- _Written instruction_
Your answer should consist only of the lines below from the one with "for name, shape" through the one with "cad_parts[node].hide_render = cad_parts[node].hide_viewport", copied exactly.

START

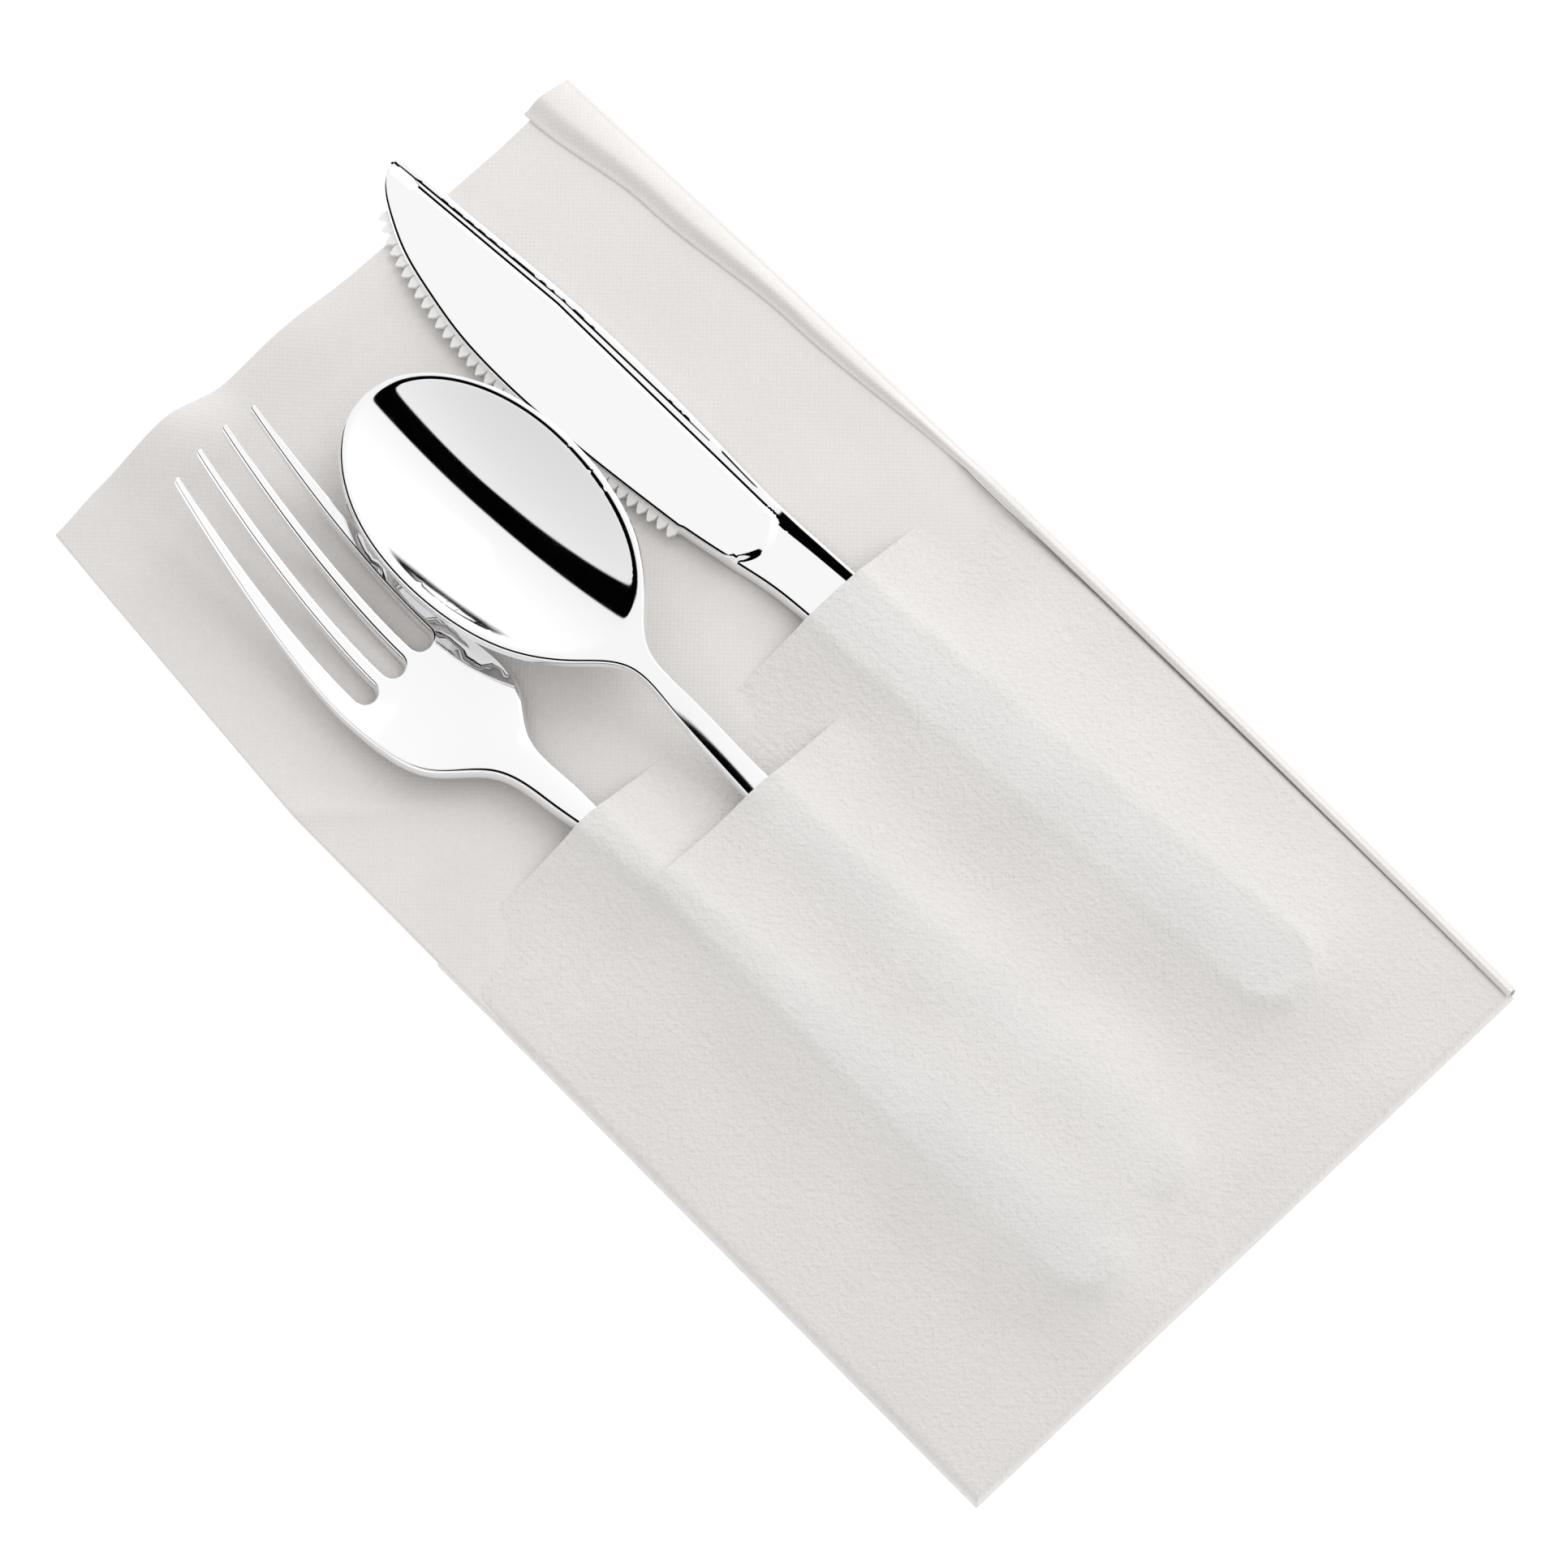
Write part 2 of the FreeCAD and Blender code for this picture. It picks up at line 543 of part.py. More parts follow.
def main():
    os.makedirs("parts", exist_ok=True)
    fork_piece = fork()
    spoon_piece = spoon()
    knife_piece = knife()
    nodes = {
        "rear_leaf": rear_leaf(),
        "front_leaf": front_leaf(),
        "right_turnover": right_turnover(),
        "bottom_fold": bottom_fold(),
        "left_fold": left_fold(),
        "pocket_inner_ply": pocket_inner_ply(fork_piece, knife_piece),
        "pocket_outer_ply": pocket_outer_ply(fork_piece, spoon_piece, knife_piece),
        "fork": fork_piece,
        "spoon": spoon_piece,
        "knife": knife_piece,
    }
    for name, shape in nodes.items():
        if not shape.isValid() or len(shape.Solids) != 1:
            raise ValueError(name + " isn't one valid solid")
        shape.Solids[0].exportStep("parts/" + name + ".step")
        box = shape.BoundBox
        low = (round(box.XMin, 2), round(box.YMin, 2), round(box.ZMin, 2))
        high = (round(box.XMax, 2), round(box.YMax, 2), round(box.ZMax, 2))
        print(name, round(shape.Volume, 1), low, high)


main()
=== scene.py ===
import json
import math

import bpy
import numpy as np
from mathutils import Matrix, Vector, geometry
from mathutils.bvhtree import BVHTree

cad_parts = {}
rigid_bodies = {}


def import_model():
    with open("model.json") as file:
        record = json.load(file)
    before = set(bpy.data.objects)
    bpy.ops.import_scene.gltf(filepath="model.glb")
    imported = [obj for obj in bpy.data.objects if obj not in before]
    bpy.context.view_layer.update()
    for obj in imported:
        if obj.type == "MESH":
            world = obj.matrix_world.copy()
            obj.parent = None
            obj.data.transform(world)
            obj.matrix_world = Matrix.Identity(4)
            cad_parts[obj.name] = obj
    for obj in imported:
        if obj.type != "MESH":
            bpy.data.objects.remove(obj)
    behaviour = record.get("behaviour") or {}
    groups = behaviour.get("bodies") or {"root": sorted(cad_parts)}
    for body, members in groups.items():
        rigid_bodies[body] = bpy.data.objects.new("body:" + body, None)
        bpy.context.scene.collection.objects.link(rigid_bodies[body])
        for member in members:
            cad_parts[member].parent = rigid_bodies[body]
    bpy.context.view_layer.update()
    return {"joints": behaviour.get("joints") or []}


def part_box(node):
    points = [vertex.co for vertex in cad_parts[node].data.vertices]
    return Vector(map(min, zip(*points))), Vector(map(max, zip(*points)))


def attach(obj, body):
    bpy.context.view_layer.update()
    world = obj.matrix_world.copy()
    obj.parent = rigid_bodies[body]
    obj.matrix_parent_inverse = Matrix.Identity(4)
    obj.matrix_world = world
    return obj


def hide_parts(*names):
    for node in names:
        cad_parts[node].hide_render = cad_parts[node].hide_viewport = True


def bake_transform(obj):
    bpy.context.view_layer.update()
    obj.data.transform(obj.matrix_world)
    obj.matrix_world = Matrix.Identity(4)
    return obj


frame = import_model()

bl_info = {
    "name": "Pocket napkin with cutlery",
    "version": (1, 0, 0),
    "blender": (4, 5, 0),
    "location": "View3D > Sidebar > Napkin",
    "description": "Builds a folded pocket napkin holding a silver fork, spoon and knife",
    "category": "Object",
}

# ---- read from the frame; shapes below are worked out in millimetres ----
MM = 0.001
FRONT = "napkin_front"
REAR = "napkin_rear"


def box_mm(node):
    """Lowest and highest corner of a CAD node in millimetres."""
    low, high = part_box(node)
    return np.array(low) / MM, np.array(high) / MM


LEAF_LOW, LEAF_HIGH = box_mm("front_leaf")
REAR_LOW, REAR_HIGH = box_mm("rear_leaf")
OUTER_LOW, OUTER_HIGH = box_mm("pocket_outer_ply")
LEFT, BOTTOM = REAR_LOW[0], REAR_LOW[1]
RIGHT, TOP = REAR_HIGH[0], REAR_HIGH[1]
LEAF_TOP = LEAF_HIGH[2]
INNER_MOUTH = box_mm("pocket_inner_ply")[1][1]
OUTER_MOUTH = OUTER_HIGH[1]


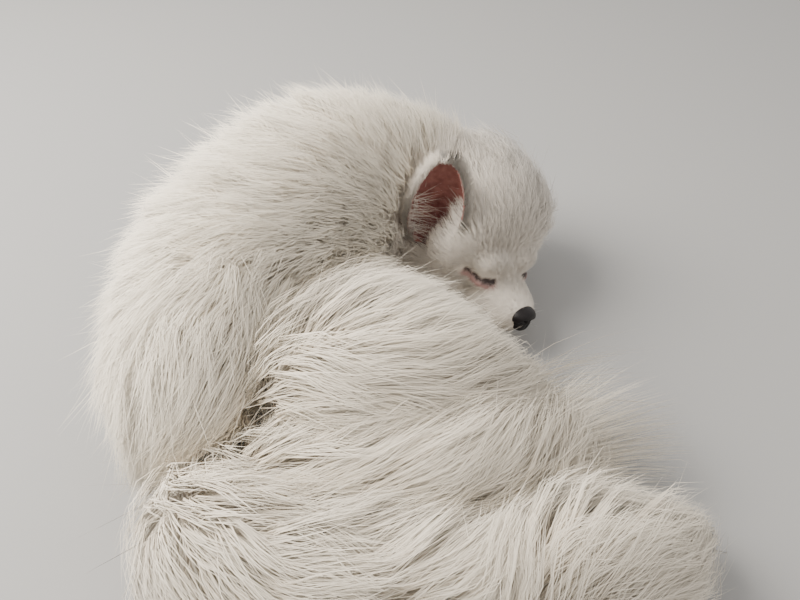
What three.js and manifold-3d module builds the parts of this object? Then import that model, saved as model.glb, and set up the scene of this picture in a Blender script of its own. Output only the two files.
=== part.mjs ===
// A white pomeranian asleep in a curl, life size, in millimetres, with +Z up and the floor at z = 0.
// The dog lies on its left side with its back to the far left; the head rests on its chin at the right,
// and the tail lies round the near side. The origin is on the floor, under the middle of the dog.
import * as THREE from "three";
import { mergeVertices } from "three/addons/utils/BufferGeometryUtils.js";
import Module from "manifold-3d";

const wasm = await Module();
wasm.setup();

// Driving dimensions
const CM = 10;
const GAP = 0.3; // clearance between touching pieces
const SHORT_EDGE = 0.02; // edges below this length are closed up
const FLOOR_REACH = 600; // half-side and height of the block above the floor

const COAT_COLOUR = 0xe9e4da;
const FACE_COLOUR = 0xded6ca;
const EAR_COLOUR = 0xd9bdb2;
const NOSE_COLOUR = 0x1d1a1b;
const EYE_COLOUR = 0x241a18;
const COAT_ROUGHNESS = 0.9;
const EAR_ROUGHNESS = 0.8;
const NOSE_ROUGHNESS = 0.35;
const EYE_ROUGHNESS = 0.3;

const HEAD_PLACE = new THREE.Vector3(43.4, 85.7, 39); // middle of the skull, between the ears and the eyes
const HEAD_YAW = -52.7; // degrees from +X: the nose points right and to the viewer
const HEAD_PITCH = 4; // degrees, nose down
const HEAD_ROLL = -19; // degrees, left cheek down

const EYE_SPREAD = 17.5; // each eye from the middle of the face
const EYE_RADIUS = 8;
const LID_THICKNESS = 1.8;
const LID_SLIT = 1.2; // height of the gap between the closed lids
const LID_LENGTH = 17;
const EAR_WIDTH = 38;
const EAR_DEPTH = 26;
const EAR_WALL = 3;
const EAR_HOLLOW = [11, 8, 3]; // how far the ear's hollow lies out from its middle, from root to tip
const NOSE_WIDTH = 16;

// The coat: from the outer forms, the depth of the locks over the dense undercoat
const TORSO_COAT = 21;
const LEG_COATS = { hindleg_right: 15, foreleg_right: 15, hindleg_left: 15, foreleg_left: 4 };
const TAIL_COAT = 17;
const LOCK_LENGTH = 80;
const LOCK_WIDTH = 37;
const LOCK_THICKNESS = 6;
const LOCK_SINK = 9; // depth of a lock's root under the undercoat's surface
const LOCK_FLOOR = 4.5; // the lowest that the middle of a lock lies over the floor
const ROW_STEP = 29; // from one row of roots to the next, along the lie
const ROOT_STEP = 35; // from one root to the next, across the lie
const ROOT_CLEAR = 7; // least distance from a root to the piece next to its own
const SEED = 61;

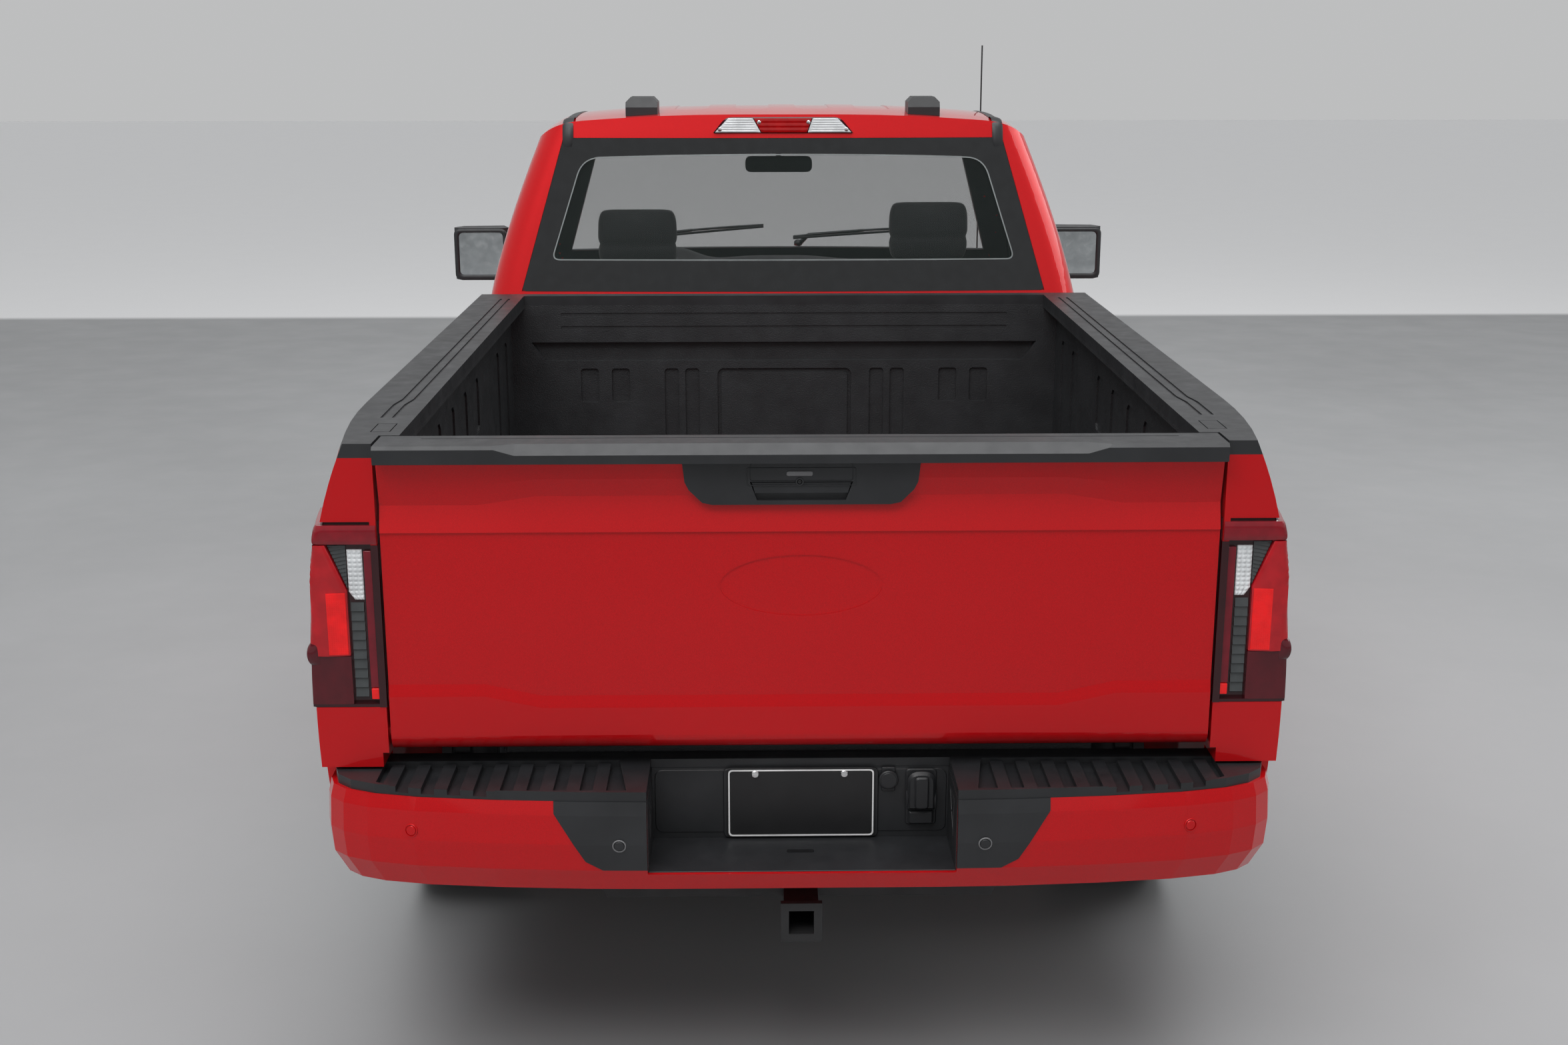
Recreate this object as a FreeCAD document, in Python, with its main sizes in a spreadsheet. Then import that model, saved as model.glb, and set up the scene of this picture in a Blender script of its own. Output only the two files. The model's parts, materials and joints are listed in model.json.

END

- _Result for this exercise_
    for name, shape in nodes.items():
        if not shape.isValid() or len(shape.Solids) != 1:
            raise ValueError(name + " isn't one valid solid")
        shape.Solids[0].exportStep("parts/" + name + ".step")
        box = shape.BoundBox
        low = (round(box.XMin, 2), round(box.YMin, 2), round(box.ZMin, 2))
        high = (round(box.XMax, 2), round(box.YMax, 2), round(box.ZMax, 2))
        print(name, round(shape.Volume, 1), low, high)


main()
=== scene.py ===
import json
import math

import bpy
import numpy as np
from mathutils import Matrix, Vector, geometry
from mathutils.bvhtree import BVHTree

cad_parts = {}
rigid_bodies = {}


def import_model():
    with open("model.json") as file:
        record = json.load(file)
    before = set(bpy.data.objects)
    bpy.ops.import_scene.gltf(filepath="model.glb")
    imported = [obj for obj in bpy.data.objects if obj not in before]
    bpy.context.view_layer.update()
    for obj in imported:
        if obj.type == "MESH":
            world = obj.matrix_world.copy()
            obj.parent = None
            obj.data.transform(world)
            obj.matrix_world = Matrix.Identity(4)
            cad_parts[obj.name] = obj
    for obj in imported:
        if obj.type != "MESH":
            bpy.data.objects.remove(obj)
    behaviour = record.get("behaviour") or {}
    groups = behaviour.get("bodies") or {"root": sorted(cad_parts)}
    for body, members in groups.items():
        rigid_bodies[body] = bpy.data.objects.new("body:" + body, None)
        bpy.context.scene.collection.objects.link(rigid_bodies[body])
        for member in members:
            cad_parts[member].parent = rigid_bodies[body]
    bpy.context.view_layer.update()
    return {"joints": behaviour.get("joints") or []}


def part_box(node):
    points = [vertex.co for vertex in cad_parts[node].data.vertices]
    return Vector(map(min, zip(*points))), Vector(map(max, zip(*points)))


def attach(obj, body):
    bpy.context.view_layer.update()
    world = obj.matrix_world.copy()
    obj.parent = rigid_bodies[body]
    obj.matrix_parent_inverse = Matrix.Identity(4)
    obj.matrix_world = world
    return obj


def hide_parts(*names):
    for node in names:
        cad_parts[node].hide_render = cad_parts[node].hide_viewport = True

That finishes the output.